Hardening Mechanism of Protein Bars
Principal Investigators: Donald J. McMahon, Utah State University
Co-Investigators: Shaun Adams, Utah State University
Bill McManus, Utah State University
Use of hydrolyzed proteins is known to delay hardening of high protein nutrition bars. Bars were formulated using ratios of 0, 25, 50, 75, or 100% partially hydrolyzed whey protein isolate (HWPI) to non-hydrolyzed whey protein isolate (WPI) in one experiment, and either WPI or HWPI combined with high fructose corn syrup (HFCS) or sorbitol syrup (SS) in a second experiment along with vegetable shortening such that initial aw was 0.59 for HWPI bars and 0.64 for WPI bars. After mixing, the dough was extruded into bars and stored at 32 °C for accelerated shelf life testing.

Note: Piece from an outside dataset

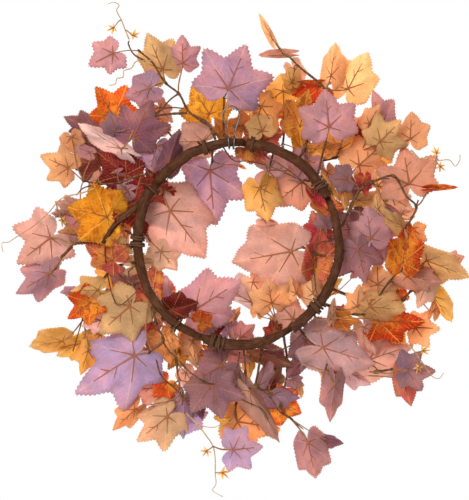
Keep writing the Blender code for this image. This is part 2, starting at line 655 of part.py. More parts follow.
def add_spray(name, stem, leaves, half, look):
    """A square stem lofted along its route, with a stalk and a blade grown from it for each leaf."""
    bm = bmesh.new()
    route = [Vector(p) for p in stem]
    side = first_side((route[1] - route[0]).normalized())
    ring = None
    for index, (centre, along) in enumerate(zip(route, headings(route))):
        side = side_across(along, side)
        here = [leaf for leaf in leaves if leaf[0] == index]
        last = index == len(route) - 1
        knuckle = half + PETIOLE_HALF if here else 0.0
        for offset in ((-knuckle / 2, knuckle / 2) if here else (0.0,)):
            fresh = corner_ring(bm, centre + along * offset, along, side, half)
            if ring is None:
                bm.faces.new(fresh)
            elif not here or offset < 0:
                join_rings(bm, ring, fresh)
            if offset <= 0:
                ring = fresh
        if here:
            grow_fork(bm, ring, fresh, along, here, last)
            ring = fresh
    if not any(leaf[0] == len(route) - 1 for leaf in leaves):
        bm.faces.new(ring)
    for v in bm.verts:
        v.co = place(*v.co)
    bmesh.ops.recalc_face_normals(bm, faces=bm.faces)
    add_mesh(name, bm, look, place(*stem[0]))


def grow_fork(bm, lower, upper, along, leaves, last):
    """A knuckle of the stem: the faces that no stalk grows from are closed."""
    centre = (middle_of(lower) + middle_of(upper)) / 2
    sides = []
    for i in range(4):
        j = (i + 1) % 4
        corners = [lower[i], lower[j], upper[j], upper[i]]
        sides.append((corners, (middle_of(corners) - centre).normalized()))
    if last:
        sides.append((upper, along))
    taken = share_out(sides, leaves)
    for (corners, leave), leaf in zip(taken, leaves):
        grow_leaf(bm, corners, leave, leaf)
    for corners, leave in sides:
        if not any(corners is used for used, _ in taken):
            bm.faces.new(corners)


def add_sprays():
    for name, (colour, stem, leaves) in SPRAYS.items():
        add_spray(name, stem, leaves, TWIG_HALF, leaf_fabric(colour))


def add_tendrils():
    for name, (stem, leaves) in TENDRILS.items():
        add_spray(name, stem, leaves, TENDRIL_RADIUS, tendril_plastic())


def clear_scene():
    for old in list(bpy.data.objects):
        bpy.data.objects.remove(old, do_unlink=True)


clear_scene()
add_ring()
add_ties()
add_hanger()
add_sprays()
add_tendrils()
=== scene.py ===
"""Harvest door wreath: leaves, twigs, bindings and hanging loop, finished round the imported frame."""

import json
import math
import random

import bmesh
import bpy
import numpy as np
from mathutils import Matrix, Vector, noise

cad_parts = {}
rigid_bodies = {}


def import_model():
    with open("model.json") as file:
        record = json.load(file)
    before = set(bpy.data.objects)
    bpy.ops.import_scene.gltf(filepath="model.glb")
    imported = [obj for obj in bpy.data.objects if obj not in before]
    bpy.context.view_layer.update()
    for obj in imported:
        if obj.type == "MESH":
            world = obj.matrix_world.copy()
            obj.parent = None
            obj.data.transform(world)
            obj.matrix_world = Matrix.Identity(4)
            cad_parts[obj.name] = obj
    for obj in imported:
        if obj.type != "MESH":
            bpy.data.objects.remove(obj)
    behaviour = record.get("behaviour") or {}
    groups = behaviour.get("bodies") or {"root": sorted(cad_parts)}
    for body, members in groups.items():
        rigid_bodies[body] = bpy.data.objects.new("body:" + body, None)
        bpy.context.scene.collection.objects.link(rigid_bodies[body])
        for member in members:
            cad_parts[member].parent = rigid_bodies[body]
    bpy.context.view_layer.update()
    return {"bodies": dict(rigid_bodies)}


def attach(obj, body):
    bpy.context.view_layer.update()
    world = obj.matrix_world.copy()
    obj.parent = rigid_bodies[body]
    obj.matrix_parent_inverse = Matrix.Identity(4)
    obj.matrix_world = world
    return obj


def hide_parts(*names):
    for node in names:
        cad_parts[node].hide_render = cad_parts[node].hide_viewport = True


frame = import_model()

MM = 0.001

# The wreath's own sizes, in millimetres, the same as the frame's.
RING_RADIUS = 131.0
RING_DEEP = 9.0
STEM_RADIUS = 7.2
UNDER_DEEP = 23.0
TIE_WIRE = 1.3
TIE_PITCH = 3.9
HANGER_WIRE = 1.0
HANGER_MIDDLE = -8.0
HANGER_HEIGHT = 46.0
HANGER_SIDE = [(6.0, 18.0), (11.0, 34.0), (7.5, 43.8)]
HOOK_STEPS = 24          # steps of the loop's wire round the ring
TIE_TWIST = 0.3          # radians that the bindings' strands turn at each point
LONGEST_STEM = 0.5       # metres
NODE_REACH = 0.0028      # metres from a ring stem's node to where its swelling fades
BLUNT_END = 0.0004       # metres that a ring stem's rounded end stands out
GAP = 0.5
HOOK_ACROSS = HANGER_MIDDLE
HOOK_UP = RING_RADIUS + HANGER_HEIGHT
HOOK_DEEP = RING_DEEP
CREST_DEEP = 112.0
RIM_DEEP = 40.0
DOME_WIDTH = 125.0

FULL_WIDTH = 1.34        # a flat leaf's width, as a share of its length
LEAF_THICKNESS = 0.5
RIB_LIFT = 0.35          # the ribs' centre lines over the middle of the blade
LOBE_ANGLE = 54.0        # degrees between two lobes
SMALL_LEAF = 36.0        # leaves shorter than this are cut from the small blank
MIDDLE_LEAF = 55.0       # leaves at least this long have the thickest stalks
LARGE_LEAF = 74.0        # leaves at least this long are cut from the large blank
MOST_TILT = 13.0         # degrees that a leaf may stand off the wreath's dome
TYPICAL_LENGTH = 0.072   # metres: the leaf length at which the ribs come out round
WAVE = 6.28              # radians in a whole wave of a leaf's edge
STEM_STEPS = 6           # steps of a spray's stem between two points of its route
TENDRIL_STEPS = 8
SPRAY_STEM = 1.9         # a spray stem's radius where it leaves the ring
TWIG_GRAIN = 420.0       # waves of roughness to a metre, on twigs and on the ring
BARK_GRAIN = 210.0
STALK_END = 0.0022       # metres that a stalk's moulded end reaches each way over the leaf
SHORTEST_STALK = 0.002


UNDER, TOP = "UNDER", "TOP"
UNDERSIDE, TOPSIDE, RIBS, STALK, BARK, VINE = range(6)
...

Hardness, color and microstructure were measured during 42 d of storage. Bars initially had similar hardness of ~3.4 N that increased during storage. Bars with HWPI were softest with hardness at 37 d of 10 to 15 N compared to almost 100 N for bars with WPI. Water activity increased for WPI bars to 0.69 by 34 d. Bars became darker during storage depending on amount of Maillard browning reactants, i.e., HWPI/HFCS bars >> HWPI/SS > WPI/HFCS bars > WPI/SS bars. Bar microstructure at d 2 showed protein and fat dispersed in particulate form throughout the carbohydrate syrup within the bar matrix. During storage, a single non-lipid phase developed in HWPI bars while in WPI bars a phase separation occurred between protein and carbohydrate. We propose such phase separation initiates bar hardening and promotes subsequent protein aggregation. Successful formulation of HPN bars depends on cosolvent properties of the polyol/sugar towards the proteins and their preferential exclusion from the solvation layer surrounding the proteins.
McMahon, D.J. 2009. Hardening of High Protien Nutrition Bars and Sugar/Polyol-Protein Phase Separation. Western Dairy Center Annual Meeting. May 6, Utah State University, Logan.